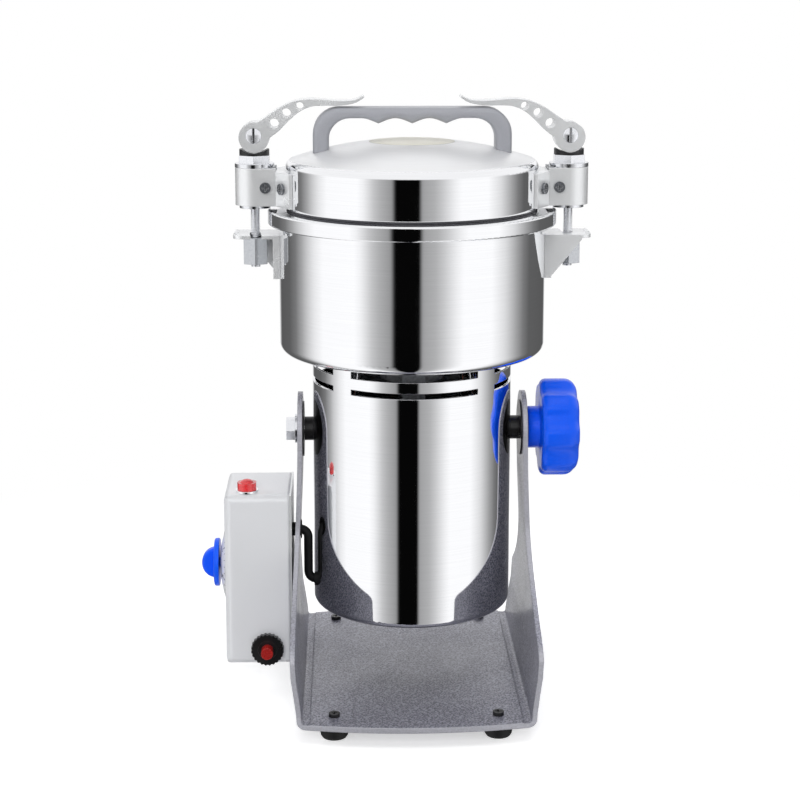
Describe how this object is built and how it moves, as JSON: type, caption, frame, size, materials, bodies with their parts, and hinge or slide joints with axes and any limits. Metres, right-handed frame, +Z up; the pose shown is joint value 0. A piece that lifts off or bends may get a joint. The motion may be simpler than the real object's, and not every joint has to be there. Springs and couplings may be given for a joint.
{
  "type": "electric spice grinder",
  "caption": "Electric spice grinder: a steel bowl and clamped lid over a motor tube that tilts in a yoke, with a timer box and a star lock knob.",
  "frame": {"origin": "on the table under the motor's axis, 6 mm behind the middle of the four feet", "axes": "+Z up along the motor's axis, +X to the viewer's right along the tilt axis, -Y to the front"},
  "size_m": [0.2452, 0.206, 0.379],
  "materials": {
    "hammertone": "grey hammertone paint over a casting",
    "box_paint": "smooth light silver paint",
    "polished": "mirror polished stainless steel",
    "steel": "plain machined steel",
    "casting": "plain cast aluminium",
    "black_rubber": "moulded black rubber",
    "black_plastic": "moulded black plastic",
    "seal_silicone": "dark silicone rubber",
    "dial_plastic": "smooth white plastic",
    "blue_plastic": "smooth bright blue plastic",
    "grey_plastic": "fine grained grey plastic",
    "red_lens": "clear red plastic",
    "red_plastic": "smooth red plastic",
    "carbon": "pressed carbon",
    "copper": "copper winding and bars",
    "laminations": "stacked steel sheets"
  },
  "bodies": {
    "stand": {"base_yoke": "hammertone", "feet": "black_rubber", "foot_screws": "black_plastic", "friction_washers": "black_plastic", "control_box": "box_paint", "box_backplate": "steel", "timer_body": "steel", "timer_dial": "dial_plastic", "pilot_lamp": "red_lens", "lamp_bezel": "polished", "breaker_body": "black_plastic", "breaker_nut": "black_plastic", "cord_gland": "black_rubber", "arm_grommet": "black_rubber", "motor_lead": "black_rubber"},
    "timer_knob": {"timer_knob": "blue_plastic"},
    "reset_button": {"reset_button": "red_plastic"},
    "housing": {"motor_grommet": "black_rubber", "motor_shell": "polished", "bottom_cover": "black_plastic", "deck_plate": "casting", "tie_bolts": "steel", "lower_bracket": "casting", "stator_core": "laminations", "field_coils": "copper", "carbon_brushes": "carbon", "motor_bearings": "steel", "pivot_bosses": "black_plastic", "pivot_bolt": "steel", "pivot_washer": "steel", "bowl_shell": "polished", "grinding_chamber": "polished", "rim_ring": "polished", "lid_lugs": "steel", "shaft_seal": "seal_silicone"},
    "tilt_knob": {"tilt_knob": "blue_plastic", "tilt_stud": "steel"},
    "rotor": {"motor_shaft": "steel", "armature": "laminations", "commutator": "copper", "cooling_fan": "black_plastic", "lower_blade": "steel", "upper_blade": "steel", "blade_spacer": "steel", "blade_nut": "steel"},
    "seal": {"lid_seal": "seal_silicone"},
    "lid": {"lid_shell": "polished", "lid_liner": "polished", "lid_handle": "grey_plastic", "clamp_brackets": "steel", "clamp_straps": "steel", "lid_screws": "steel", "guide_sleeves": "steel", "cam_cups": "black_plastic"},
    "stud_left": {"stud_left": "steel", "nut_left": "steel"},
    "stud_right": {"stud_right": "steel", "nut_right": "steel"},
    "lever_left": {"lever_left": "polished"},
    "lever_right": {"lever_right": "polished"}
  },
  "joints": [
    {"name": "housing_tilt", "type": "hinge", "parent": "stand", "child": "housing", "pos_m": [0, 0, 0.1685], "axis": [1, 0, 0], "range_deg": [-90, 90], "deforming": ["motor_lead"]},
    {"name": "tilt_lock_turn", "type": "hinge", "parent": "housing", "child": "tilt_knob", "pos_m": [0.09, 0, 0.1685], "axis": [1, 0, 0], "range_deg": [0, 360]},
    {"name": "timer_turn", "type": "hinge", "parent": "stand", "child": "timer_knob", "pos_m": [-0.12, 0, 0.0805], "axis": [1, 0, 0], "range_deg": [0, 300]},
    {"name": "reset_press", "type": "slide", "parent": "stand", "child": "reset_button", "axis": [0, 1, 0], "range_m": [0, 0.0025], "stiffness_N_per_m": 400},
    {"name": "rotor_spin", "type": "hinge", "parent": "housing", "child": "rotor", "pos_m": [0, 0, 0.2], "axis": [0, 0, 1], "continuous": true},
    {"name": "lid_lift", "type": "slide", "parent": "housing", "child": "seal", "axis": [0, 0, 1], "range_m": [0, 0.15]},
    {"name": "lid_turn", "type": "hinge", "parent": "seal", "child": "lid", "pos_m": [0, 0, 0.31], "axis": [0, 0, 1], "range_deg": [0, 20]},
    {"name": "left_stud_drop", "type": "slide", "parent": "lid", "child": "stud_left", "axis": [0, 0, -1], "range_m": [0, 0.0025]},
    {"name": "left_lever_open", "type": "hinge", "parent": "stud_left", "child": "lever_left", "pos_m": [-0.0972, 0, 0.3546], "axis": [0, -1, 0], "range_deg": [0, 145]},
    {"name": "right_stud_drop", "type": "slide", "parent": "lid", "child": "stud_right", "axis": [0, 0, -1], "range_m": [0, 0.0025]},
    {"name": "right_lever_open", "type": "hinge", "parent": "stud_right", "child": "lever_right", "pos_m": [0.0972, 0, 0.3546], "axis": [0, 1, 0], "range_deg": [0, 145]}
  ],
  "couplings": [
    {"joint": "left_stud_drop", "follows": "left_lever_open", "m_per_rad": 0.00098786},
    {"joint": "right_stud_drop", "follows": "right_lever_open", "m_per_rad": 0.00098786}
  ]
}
════════════════
- Problem description
Take the listing above and write it out again exactly.

- Response for this exercise
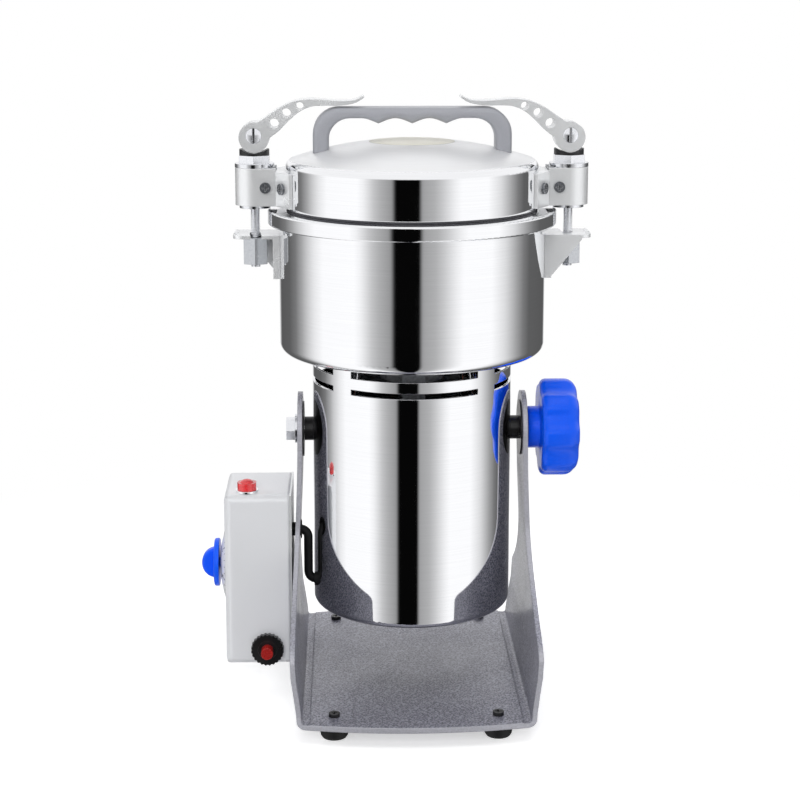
Describe how this object is built and how it moves, as JSON: type, caption, frame, size, materials, bodies with their parts, and hinge or slide joints with axes and any limits. Metres, right-handed frame, +Z up; the pose shown is joint value 0. A piece that lifts off or bends may get a joint. The motion may be simpler than the real object's, and not every joint has to be there. Springs and couplings may be given for a joint.
{
  "type": "electric spice grinder",
  "caption": "Electric spice grinder: a steel bowl and clamped lid over a motor tube that tilts in a yoke, with a timer box and a star lock knob.",
  "frame": {"origin": "on the table under the motor's axis, 6 mm behind the middle of the four feet", "axes": "+Z up along the motor's axis, +X to the viewer's right along the tilt axis, -Y to the front"},
  "size_m": [0.2452, 0.206, 0.379],
  "materials": {
    "hammertone": "grey hammertone paint over a casting",
    "box_paint": "smooth light silver paint",
    "polished": "mirror polished stainless steel",
    "steel": "plain machined steel",
    "casting": "plain cast aluminium",
    "black_rubber": "moulded black rubber",
    "black_plastic": "moulded black plastic",
    "seal_silicone": "dark silicone rubber",
    "dial_plastic": "smooth white plastic",
    "blue_plastic": "smooth bright blue plastic",
    "grey_plastic": "fine grained grey plastic",
    "red_lens": "clear red plastic",
    "red_plastic": "smooth red plastic",
    "carbon": "pressed carbon",
    "copper": "copper winding and bars",
    "laminations": "stacked steel sheets"
  },
  "bodies": {
    "stand": {"base_yoke": "hammertone", "feet": "black_rubber", "foot_screws": "black_plastic", "friction_washers": "black_plastic", "control_box": "box_paint", "box_backplate": "steel", "timer_body": "steel", "timer_dial": "dial_plastic", "pilot_lamp": "red_lens", "lamp_bezel": "polished", "breaker_body": "black_plastic", "breaker_nut": "black_plastic", "cord_gland": "black_rubber", "arm_grommet": "black_rubber", "motor_lead": "black_rubber"},
    "timer_knob": {"timer_knob": "blue_plastic"},
    "reset_button": {"reset_button": "red_plastic"},
    "housing": {"motor_grommet": "black_rubber", "motor_shell": "polished", "bottom_cover": "black_plastic", "deck_plate": "casting", "tie_bolts": "steel", "lower_bracket": "casting", "stator_core": "laminations", "field_coils": "copper", "carbon_brushes": "carbon", "motor_bearings": "steel", "pivot_bosses": "black_plastic", "pivot_bolt": "steel", "pivot_washer": "steel", "bowl_shell": "polished", "grinding_chamber": "polished", "rim_ring": "polished", "lid_lugs": "steel", "shaft_seal": "seal_silicone"},
    "tilt_knob": {"tilt_knob": "blue_plastic", "tilt_stud": "steel"},
    "rotor": {"motor_shaft": "steel", "armature": "laminations", "commutator": "copper", "cooling_fan": "black_plastic", "lower_blade": "steel", "upper_blade": "steel", "blade_spacer": "steel", "blade_nut": "steel"},
    "seal": {"lid_seal": "seal_silicone"},
    "lid": {"lid_shell": "polished", "lid_liner": "polished", "lid_handle": "grey_plastic", "clamp_brackets": "steel", "clamp_straps": "steel", "lid_screws": "steel", "guide_sleeves": "steel", "cam_cups": "black_plastic"},
    "stud_left": {"stud_left": "steel", "nut_left": "steel"},
    "stud_right": {"stud_right": "steel", "nut_right": "steel"},
    "lever_left": {"lever_left": "polished"},
    "lever_right": {"lever_right": "polished"}
  },
  "joints": [
    {"name": "housing_tilt", "type": "hinge", "parent": "stand", "child": "housing", "pos_m": [0, 0, 0.1685], "axis": [1, 0, 0], "range_deg": [-90, 90], "deforming": ["motor_lead"]},
    {"name": "tilt_lock_turn", "type": "hinge", "parent": "housing", "child": "tilt_knob", "pos_m": [0.09, 0, 0.1685], "axis": [1, 0, 0], "range_deg": [0, 360]},
    {"name": "timer_turn", "type": "hinge", "parent": "stand", "child": "timer_knob", "pos_m": [-0.12, 0, 0.0805], "axis": [1, 0, 0], "range_deg": [0, 300]},
    {"name": "reset_press", "type": "slide", "parent": "stand", "child": "reset_button", "axis": [0, 1, 0], "range_m": [0, 0.0025], "stiffness_N_per_m": 400},
    {"name": "rotor_spin", "type": "hinge", "parent": "housing", "child": "rotor", "pos_m": [0, 0, 0.2], "axis": [0, 0, 1], "continuous": true},
    {"name": "lid_lift", "type": "slide", "parent": "housing", "child": "seal", "axis": [0, 0, 1], "range_m": [0, 0.15]},
    {"name": "lid_turn", "type": "hinge", "parent": "seal", "child": "lid", "pos_m": [0, 0, 0.31], "axis": [0, 0, 1], "range_deg": [0, 20]},
    {"name": "left_stud_drop", "type": "slide", "parent": "lid", "child": "stud_left", "axis": [0, 0, -1], "range_m": [0, 0.0025]},
    {"name": "left_lever_open", "type": "hinge", "parent": "stud_left", "child": "lever_left", "pos_m": [-0.0972, 0, 0.3546], "axis": [0, -1, 0], "range_deg": [0, 145]},
    {"name": "right_stud_drop", "type": "slide", "parent": "lid", "child": "stud_right", "axis": [0, 0, -1], "range_m": [0, 0.0025]},
    {"name": "right_lever_open", "type": "hinge", "parent": "stud_right", "child": "lever_right", "pos_m": [0.0972, 0, 0.3546], "axis": [0, 1, 0], "range_deg": [0, 145]}
  ],
  "couplings": [
    {"joint": "left_stud_drop", "follows": "left_lever_open", "m_per_rad": 0.00098786},
    {"joint": "right_stud_drop", "follows": "right_lever_open", "m_per_rad": 0.00098786}
  ]
}